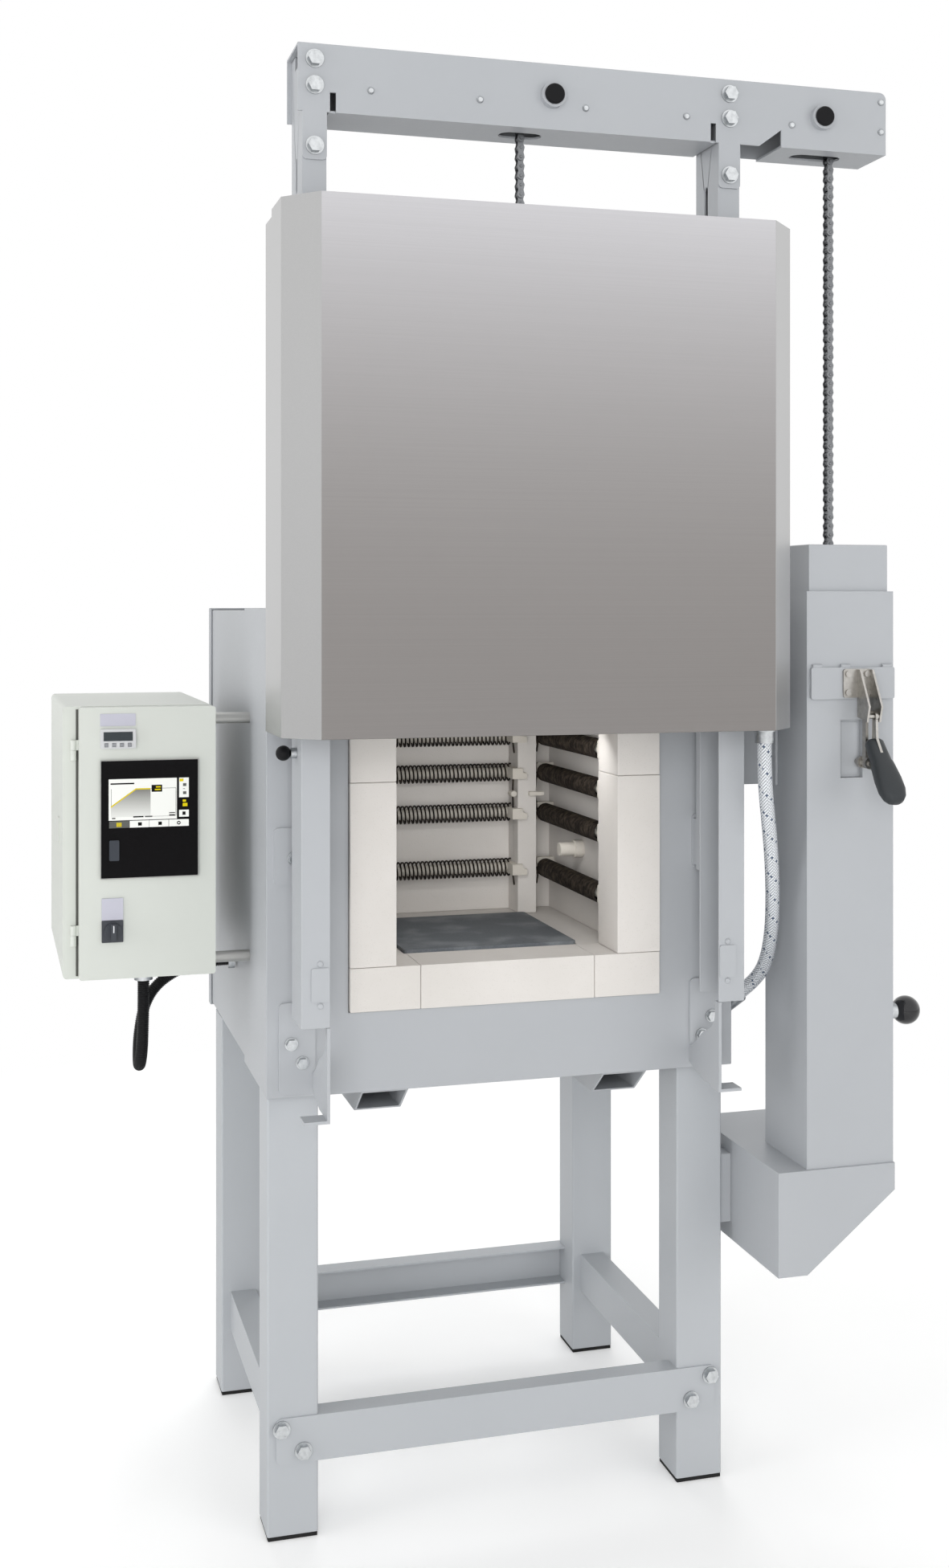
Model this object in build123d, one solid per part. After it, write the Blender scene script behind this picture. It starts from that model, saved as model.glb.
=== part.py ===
from build123d import *
import math
import os

# Chamber furnace with a lift door. X runs to the right, Y away from the user, Z up.
# The origin is on the floor, at the centre of the stand. All sizes are in millimetres.

# Clearances
turn_gap = 0.05
slide_gap = 0.3
slip_gap = 1

# Stand
leg_width = 70
leg_wall = 3
stand_width = 664
stand_depth = 530
pad_height = 6
leg_length = 600
rail_height = 62
rail_sheet = 3
rail_flange = 30
rail_z = 104
rail_overhang = 12
rail_corner = 8
rail_bolt_outer = (7, 48)
rail_bolt_inner = (37, 16)
side_rail_width = 40

# Furnace body
body_width = 674
body_height = 657
body_front = -289
body_depth = 604
casing_sheet = 3
front_casing_depth = 200
casing_step = 0.4
casing_lap = 40
panel_depth = 20
skid_width = 66
skid_height = 38
skid_wall = 3
skid_centre = 174
skid_cut = 48

# Brickwork
mouth_width = 320
mouth_height = 320
mouth_sill_z = 776
collar_width = 64
collar_height = 60
collar_depth = 80
collar_proud = 7
brick_joint = 0.4
wall_recess = 30
wall_thickness = 64
chamber_depth = 401
corner_post_width = 31
corner_post_depth = 52
corner_post_x = 121
sill_joint_x = 126
pillar_joint_z = 1027
hearth_plate_width = 256
hearth_plate_depth = 254
hearth_plate_thickness = 10
hearth_plate_proud = 4
hearth_plate_corner = 6
hearth_plate_back = 6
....
Output the listing above word for word.

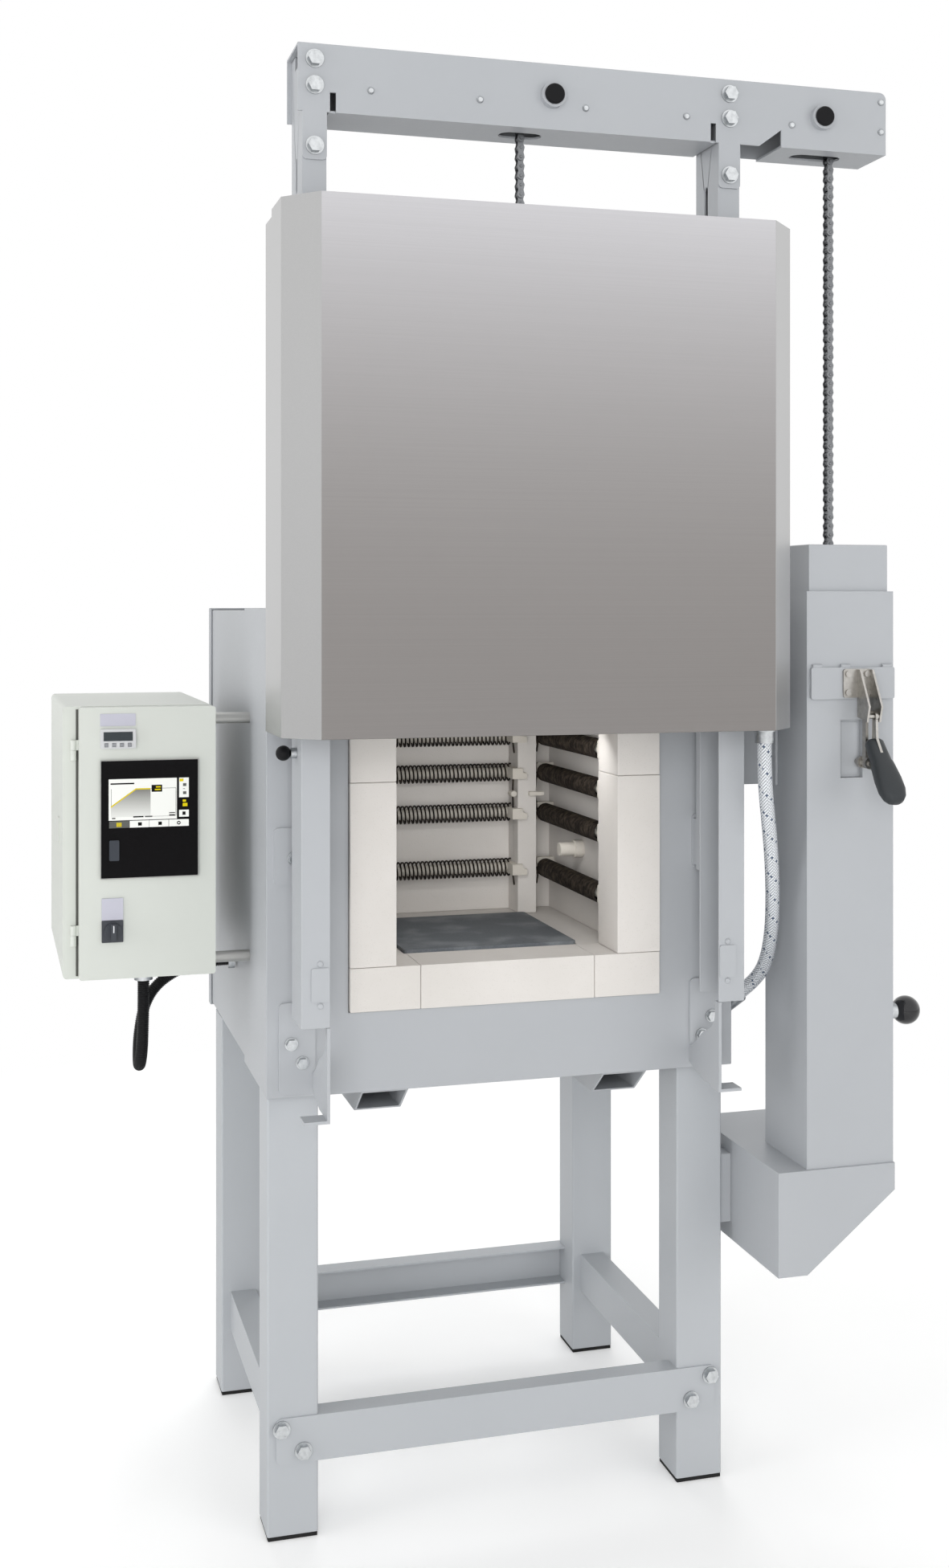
Model this object in build123d, one solid per part. After it, write the Blender scene script behind this picture. It starts from that model, saved as model.glb.
=== part.py ===
from build123d import *
import math
import os

# Chamber furnace with a lift door. X runs to the right, Y away from the user, Z up.
# The origin is on the floor, at the centre of the stand. All sizes are in millimetres.

# Clearances
turn_gap = 0.05
slide_gap = 0.3
slip_gap = 1

# Stand
leg_width = 70
leg_wall = 3
stand_width = 664
stand_depth = 530
pad_height = 6
leg_length = 600
rail_height = 62
rail_sheet = 3
rail_flange = 30
rail_z = 104
rail_overhang = 12
rail_corner = 8
rail_bolt_outer = (7, 48)
rail_bolt_inner = (37, 16)
side_rail_width = 40

# Furnace body
body_width = 674
body_height = 657
body_front = -289
body_depth = 604
casing_sheet = 3
front_casing_depth = 200
casing_step = 0.4
casing_lap = 40
panel_depth = 20
skid_width = 66
skid_height = 38
skid_wall = 3
skid_centre = 174
skid_cut = 48

# Brickwork
mouth_width = 320
mouth_height = 320
mouth_sill_z = 776
collar_width = 64
collar_height = 60
collar_depth = 80
collar_proud = 7
brick_joint = 0.4
wall_recess = 30
wall_thickness = 64
chamber_depth = 401
corner_post_width = 31
corner_post_depth = 52
corner_post_x = 121
sill_joint_x = 126
pillar_joint_z = 1027
hearth_plate_width = 256
hearth_plate_depth = 254
hearth_plate_thickness = 10
hearth_plate_proud = 4
hearth_plate_corner = 6
hearth_plate_back = 6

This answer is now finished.